Page 12 of Friend of the Family
‘Are they here?’ said Amy, following her through the house towards the stable block.
‘Got here half an hour ago. Miranda’s in hair and make-up already. Liz Stewart is in there doing the interview.’
Amy felt her shoulders fall. It was good news that the talent was here on time, but she was never convinced that interviewees distracted by stylists and publicists made for the best copy.
‘Her manager insisted. Apparently they’ve got to be out of here by lunchtime.’
Miranda’s American manager, Karrie, was sipping at a cup of coffee impatiently, frowning with every sip as if it were toxic.
‘I hope this isn’t going to take long,’ she snapped, putting her drink down on the windowsill. ‘Miranda’s just bouncing back from tonsillitis.’
Amy had her platitudes at the ready. She was used to dealing with celebrity entourages, who tended, as a breed, to be sullen and negative, perpetually whining about their client being on the verge of succumbing to Asian flu or whatever jet-setting disease was in the news that week.
‘It helps that we have a really strong idea. When the concept is good, we can usually nail it quickly,’ she said.
‘About that,’ said Karrie. ‘I was just talking to your art director, and she told me about the bubble bath . . .’
‘That’s right,’ said Amy. ‘The image we had in mind for the cover is Miranda in a big bath full of bubbles. It will be fun, glamorous. Very Rolling Stone meets Vanity Fair.’
‘Miranda is a serious actress,’ said Karrie pointedly. ‘Persuasion is out in November and there’s Oscars talk already. We can’t let anyone be distracted by photographs that are not on brand.’
Amy didn’t like to point out that until twelve months ago, Miranda Pilley was best known for an ABC sitcom.
‘Elise von Keist is one of the best photographers in the world,’ she said. ‘Almost every set of pictures she takes becomes iconic. Miranda’s publicist seemed very keen on the idea when we signed off on it two weeks ago.’
‘We do want to make this work,’ said Karrie, her threat not even thinly veiled. ‘But a bath. Bubbles. You’re going to have to rethink.’
‘Shit,’ muttered Amy after she’d gone. She was aware that Josie was standing awkwardly behind her. ‘Can you go and find some coffee, and then Janice, can you show Josie the clothes we’ve brought along to the shoot.’ It wasn’t the most exciting job she could give her, but she was sure Josie wanted to feel useful.
‘Nice girl,’ said Janice, watching Josie trot towards reception. ‘I had her in the fashion cupboard yesterday, sending shoes back to the PRs. No one likes doing returns, but she did it all in half the time my assistants usually take, and she didn’t bother me once.
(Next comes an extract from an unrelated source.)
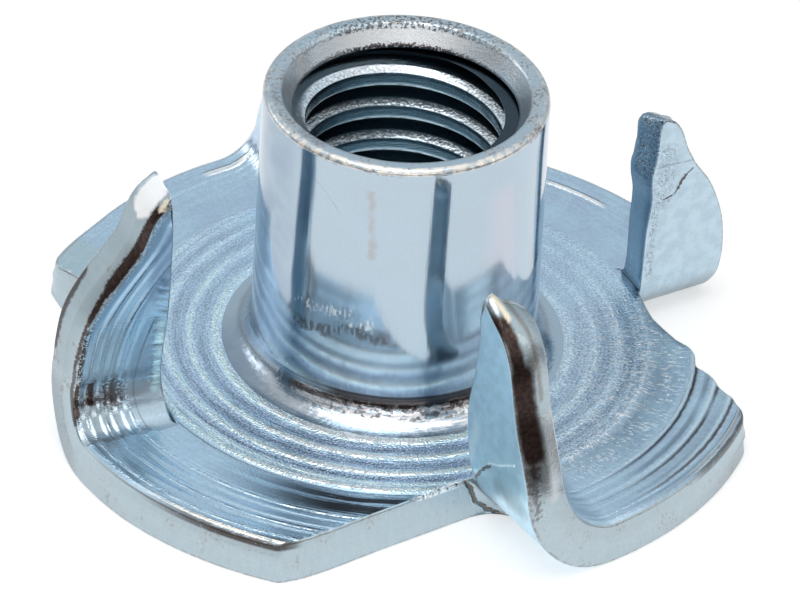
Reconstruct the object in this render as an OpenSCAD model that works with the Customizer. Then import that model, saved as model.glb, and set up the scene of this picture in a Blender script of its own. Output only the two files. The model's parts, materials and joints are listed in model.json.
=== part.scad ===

If she needed an address, she just picked up the phone.’
‘She’s keen, I’ll say that much,’ said Amy, still thinking about what they were going to put on the cover.
Liz Stewart, the journalist commissioned to write the cover interview, emerged from the dressing room.
‘That was quick,’ frowned Amy.
‘I was shooed away.’
‘How was it?’ she asked hopefully. Liz was one of the best celebrity interviewers in the business and had once won a writer-of-the-year award on the back of a ten-minute interview she’d done with Catherine Zeta-Jones in a bathroom in New York. If anyone could get good copy from a twenty-minute tête-à-tête, she could.
‘About as responsive as a week-old corpse,’ Liz said tartly. ‘Apparently she’s ill.’
‘So we’ve been told. Did you get anything?’
‘I tried. She was difficult. Every time I veered onto the personal stuff, they just shut me down.’
‘Isn’t she dating Leif Tappen?’ said Janice with interest. Tappen was still one of the bad boys of Hollywood, even though he was in his fifties.
‘She won’t sit in a bubble bath for a cover shoot. She isn’t going to admit to dating Hollywood’s baddest bad boy,’ replied Amy.
‘I heard he was on heroin.’
‘In the nineties. But all is forgiven when your movies have made three billion dollars at the box office. Liz, I need something, anything for a cover line.’
‘It will be a great piece,’ said Liz, returning to her usual bluster. Somehow Amy didn’t believe her.
Liz left and Janice went to show Josie the dressing room. The art director, Gemma, emerged from one of the suites looking frazzled.